Sluman had a bogey-free 65 to match Langer but narrowly missed a birdie putt on the first playoff hole that would have won it.

Russ Cochran, who trailed by seven shots early in the final round, had a 67 to finish third at 14 under.

BMW INTERNATIONAL OPEN

COLOGNE, Germany — Fabrizio Zanotti won the BMW International Open to become the first player from Paraguay to win a European Tour event, beating second-ranked Henrik Stenson on the fifth hole of a playoff.

Zanotti won when Stenson conceded after failing to hole a bunker shot. Rafa Cabrera-Bello was eliminated on the fourth extra hole and Gregory Havret dropped out on the second.

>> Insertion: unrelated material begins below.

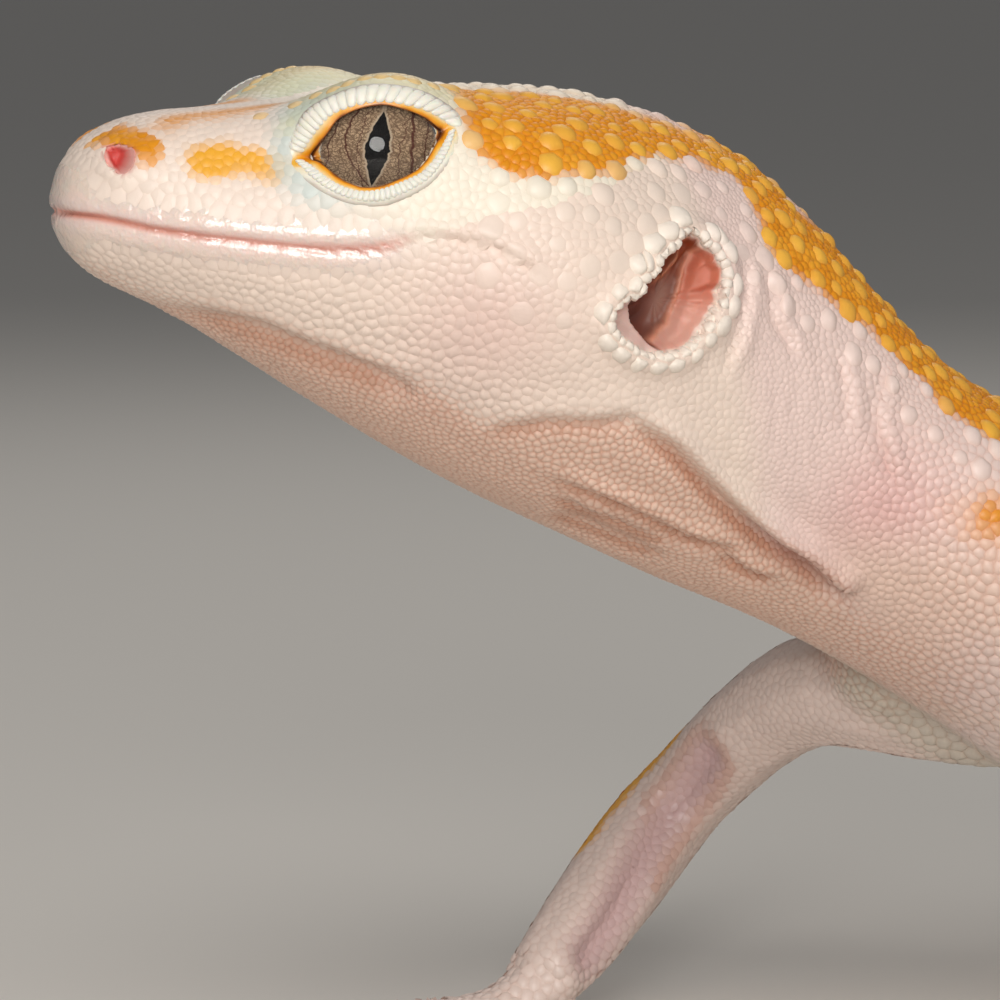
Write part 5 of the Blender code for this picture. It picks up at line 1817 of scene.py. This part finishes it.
# Inside the ear, in side view: the pale shelf in front and the edges of two membranes.
EAR_SHELF = ((21.5, 35.2), (21.8, 36.3), (23.0, 36.6), (22.9, 35.9), (23.0, 35.4), (23.4, 34.9), (23.8, 34.5),
             (24.3, 34.0), (23.5, 33.9), (22.6, 34.3))
EAR_FRONT_MEMBRANE = ((25.9, 39.0), (25.6, 37.9), (25.0, 37.2), (24.5, 36.8))
EAR_REAR_MEMBRANE = ((26.6, 38.5), (26.1, 37.5), (25.7, 36.2), (25.1, 35.1), (24.2, 34.5))


def cup(surface, side, loop, middle, depth_of):
    """A closed cup set in an opening: its points, faces and the side view of each point."""
    edge = closed_curve(loop, CUP_STEPS)
    rim = edge + 0.10 * unit(edge - middle)
    spots = outer_skin(surface, np.insert(rim, 1, 0, axis=1), np.array([0, side, 0]))
    level = smoothed(np.abs(spots[:, 1]), 1.5, wrap=True)
    rows, views = [], []
    for share in CUP_SHARES:
        view = middle + (edge - middle) * share
        height = level.mean() + (level - level.mean()) * min(share, 1) ** 2
        drop = depth_of(view) if share < 1 else np.full(CUP_STEPS, 0.03)
        drop = drop.mean() + (drop - drop.mean()) * step_up(share, 0.02, 0.4)
        rows.append(np.column_stack([view[:, 0], side * (height - drop), view[:, 1]]))
        views.append(view)
    last = np.array([middle])
    rows.append(np.array([[middle[0], side * (level.mean() - drop.mean()), middle[1]]]))
    low = side * (min(np.abs(row[:, 1]).min() for row in rows) - 0.3)
    points, faces = lofted([[[middle[0], low, middle[1]]], rows[0] * (1, 0, 1) + (0, low, 0), *rows])
    return points, outward(points, faces), np.vstack([last, views[0], *views, last])


def membrane_places(view):
    """How far each place of a side view lies above the front and the rear membrane, and behind the rear one."""
    places = np.insert(view, 1, 0, axis=1)
    along, height = np.array(EAR_REAR_MEMBRANE[::-1]).T
    return (beside_line(places, EAR_FRONT_MEMBRANE)[0], beside_line(places, EAR_REAR_MEMBRANE)[0],
            np.interp(view[:, 1], height, along))


def ear_depth(view):
    inward = -from_loop(view, EAR_EDGE)
    front, rear, edge = membrane_places(view)
    shelf = 1 - step_up(from_loop(view, EAR_SHELF), -0.10, 0.10)
    behind = step_up(np.abs(rear) * (view[:, 0] > edge), 0.0, 0.5)
    deep = (0.18 + 1.15 * step_up(inward, 0.0, 0.38) + 0.55 * step_up(inward, 0.3, 1.2)
            - 0.55 * behind * step_up(inward, 0, 0.3))
    deep -= 0.45 * bell(front, 0.16) * step_up(view[:, 1], 36.6, 37.4) + 0.25 * bell(rear, 0.13)
    return deep + (0.16 + 0.30 * step_up(inward, 0.0, 0.6) - deep) * shelf


def nostril_depth(view):
    return 0.05 + 0.5 * step_up(-from_loop(view, NOSTRIL_EDGE), 0.0, 0.32)


def ear_colours(view):
    x, z = view.T
    front, rear, edge = membrane_places(view)
    behind = step_up(x - edge, -0.05, 0.15)
    return painted(np.tile(HUES["ear floor"], (len(view), 1)), (
        ("ear top", step_up(z, 36.6, 38.0)),
        # Painted shadow, dark brown, deep in the lower front of the ear.
        ("ear shadow", 0.8 * bell(np.hypot(x - 23.6, z - 35.6), 0.6)),
        ("ear drum", 0.6 * bell(np.hypot((x - 25.0) * 2.2 + (z - 36.2) * -0.7, (z - 36.2) * 0.8), 1.0)),
        ("ear rear", behind),
        ("ear lobe", behind * (1 - step_up(z, 35.2, 37.0))),
        ("front membrane", 0.9 * bell(front, 0.17) * step_up(z, 36.7, 37.2)),
        ("rear membrane", 0.85 * bell(rear, 0.13)),
        ("ear shelf", 1 - step_up(from_loop(view, EAR_SHELF), -0.06, 0.06)),
        ("ear edge", 1 - step_up(-from_loop(view, EAR_EDGE), 0.02, 0.12)),
    ))


def nostril_colours(view):
    deep = step_up(-from_loop(view, NOSTRIL_EDGE), 0.0, 0.25)[:, None]
    return HUES["nostril edge"] * (1 - deep) + HUES["nostril deep"] * deep


def membrane_material(name):
    """Thin moist membrane, half glossy, with light glowing through it."""
    made = new_material(name)
    colour = stored(made, "markings")["Color"]
    return glowing(made, colour, 0.58, 0.3, (1.0, 0.3, 0.2), (3800.0, 3.0, 0.4, 0.00004))


class GECKO_OT_openings(bpy.types.Operator):
    """Line the ears with their folded membranes and the nostrils with red skin"""
    bl_idname = "gecko.openings"
    bl_label = "Ears and nostrils"

    def execute(self, context):
        surface = Surface()
        look = membrane_material("moist membrane")
        for name, side in SIDES:
            for piece, loop, middle, depth_of, colours_of, slot_name, replaced in (
                    ("ear_", EAR_EDGE, EAR_MIDDLE, ear_depth, ear_colours, "eardrum", ["eardrum_" + name]),
                    ("nostril_", NOSTRIL_EDGE, NOSTRIL_MIDDLE, nostril_depth, nostril_colours, "skin_head",
                     ())):
                points, faces, view = cup(surface, side, loop, middle, depth_of)
                mesh = fresh_mesh(piece + name, points, faces)
                point_colours(mesh, "markings", colours_of(view))
                add_piece(piece + name, mesh, slot_name, replaced, look)
        return {"FINISHED"}


# ---------------------------------------------------------------- the stage

VIEW_AT = np.array([18.929, -4.336, 27.330])
VIEW_TURN, VIEW_RISE = math.radians(-20), math.radians(6)
VIEW_DISTANCE, VIEW_LENS, VIEW_SENSOR = 250.0, 207.0, 36.0
FLOOR_HALF = 3000.0
LIT = np.array([15.0, 0, 36.0])  # the lights aim at the head
WARM = (1.0, 0.96, 0.91)
VIEW_BACK = np.array([math.sin(VIEW_TURN) * math.cos(VIEW_RISE), -math.cos(VIEW_TURN) * math.cos(VIEW_RISE),
                      math.sin(VIEW_RISE)])
FLASH = VIEW_BACK * 300 + (-6, 0, 42)
# Each lamp: step from the head, width, watts, colour, and the kind of ray that doesn't see it, if any.
LAMPS = {
    "key": ((-120, -230, 260), 190, 0.55, WARM, "visible_glossy"),
    "flash": (FLASH, 100, 0.38, WARM, None),
    "catch": (FLASH, 110, 0.45, (1, 1, 1), "visible_diffuse"),
    "fill": ((260, -260, 120), 260, 0.16, (0.96, 0.98, 1.0), "visible_glossy"),
    "rim": ((120, 260, 240), 200, 0.22, (1.0, 0.97, 0.93), None),
}


def aimed(thing, place, target):
    place, target = Vector(to_metres(place)), Vector(to_metres(target))
    thing.location = place
    thing.rotation_euler = (target - place).to_track_quat("-Z", "Y").to_euler()
    return thing


class GECKO_OT_stage(bpy.types.Operator):
    """Set up the floor, the soft studio lights and the camera"""
    bl_idname = "gecko.stage"
    bl_label = "Stage"

    def execute(self, context):
        camera = bpy.data.cameras.new("camera")
        camera.sensor_width, camera.lens, camera.clip_start, camera.clip_end = VIEW_SENSOR, VIEW_LENS, 0.01, 20
        context.scene.camera = aimed(add_object("camera", camera), VIEW_AT + VIEW_BACK * VIEW_DISTANCE, VIEW_AT)
        corners = np.array([(-1, -1, 0), (1, -1, 0), (1, 1, 0), (-1, 1, 0)]) * FLOOR_HALF
        floor = add_object("floor", fresh_mesh("floor", corners, [[0, 1, 2, 3]], smooth=False))
        paper = {"Base Color": (*linear("#E4E0DA"), 1), "Roughness": 0.9}
        floor.data.materials.append(principled(new_material("matt paper backdrop"), paper, ()))
        for name, (step, width, power, colour, unseen) in LAMPS.items():
            light = bpy.data.lights.new(name, "AREA")
            light.shape, light.size, light.energy, light.color = "DISK", width * MM, power, colour
            lamp = aimed(add_object(name, light), LIT + step, LIT)
            if unseen:
                setattr(lamp, unseen, False)
        world = bpy.data.worlds.new("studio")
        world.use_nodes = True
        world.node_tree.nodes["Background"].inputs["Color"].default_value = (*linear("#EDEEF0"), 1)
        world.node_tree.nodes["Background"].inputs["Strength"].default_value = 0.15
        context.scene.world = world
        context.scene.view_settings.view_transform = "Standard"
        return {"FINISHED"}


# ---------------------------------------------------------------- add-on

OPERATORS = (GECKO_OT_skin, GECKO_OT_scales, GECKO_OT_eyes, GECKO_OT_lids, GECKO_OT_openings, GECKO_OT_claws,
             GECKO_OT_stage)
GROUPS = {"gecko_skin": GECKO_PG_skin, "gecko_scales": GECKO_PG_scales}


class GECKO_PT_panel(bpy.types.Panel):
    """Shows the gecko's settings and a button for each step"""
    bl_idname = "GECKO_PT_panel"
    bl_label = "Leopard Gecko"
    bl_space_type = "VIEW_3D"
    bl_region_type = "UI"
    bl_category = "Gecko"

    def draw(self, context):
        for group in GROUPS:
            for name in getattr(context.scene, group).bl_rna.properties.keys():
                if name not in ("rna_type", "name"):
                    self.layout.prop(getattr(context.scene, group), name)
        for operator in OPERATORS:
            self.layout.operator(operator.bl_idname)


CLASSES = (*GROUPS.values(), *OPERATORS, GECKO_PT_panel)


def register():
    for item in CLASSES:
        bpy.utils.register_class(item)
    for name, group in GROUPS.items():
        setattr(bpy.types.Scene, name, bpy.props.PointerProperty(type=group))


def unregister():
    for name in GROUPS:
        delattr(bpy.types.Scene, name)
    for item in reversed(CLASSES):
        bpy.utils.unregister_class(item)


def main():
    register()
    for operator in OPERATORS:
        getattr(bpy.ops.gecko, operator.bl_idname.split(".")[1])()


if __name__ == "__main__":
    main()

Zanotti closed with a 7-under 65 to match Havret (66), Stenson (67) and Cabrera-Bello (67) at 19-under 269 on the Gut Laerchenhof course.

UNITED LEASING CHAMPIONSHIP

NEWBURGH, Ind. — England's Greg Owen won the United Leasing Championship for his first Web.com Tour title, overcoming a 7-stroke deficit with a 5-under 67 for a 1-shot victory.

The 43-year-old Owen, the winner of the European Tour's 2003 British Masters, had a 9-under 279 total at Victoria National and earned $108,000.

Playing more than an hour ahead of the final groups, Owen opened with a triple bogey, birdied Nos. 6 and 7, and played the first eight holes on the back nine in 7 under — making five birdies and an eagle — before closing with a bogey.

Ryan Armour and third-round leader Mark Hubbard tied for second. Armour finished with a 68 and Hubbard had a 75.

ISLAND RESORT CHAMPIONSHIP

HARRIS, Mich. — Molly Aronsson won the Island Resort Championship for her first Symetra Tour title, beating former University of Washington teammate Sadena Parks by a stroke.

The 26-year-old Aronsson, from Shelburne, Vermont, closed with an even-par 72 to finish at 1-under 215 at Sweetgrass Golf Club. She earned $18,750 to jump from 117th to 13th on the money list with $21,287. The final top 10 will earn 2015 LPGA Tour cards.

Parks finished with a 75.

Katie Kempter and Canada's Sara-Maude Juneau tied for third at 1 over. Kempter finished with a 75 and Juneau shot 74.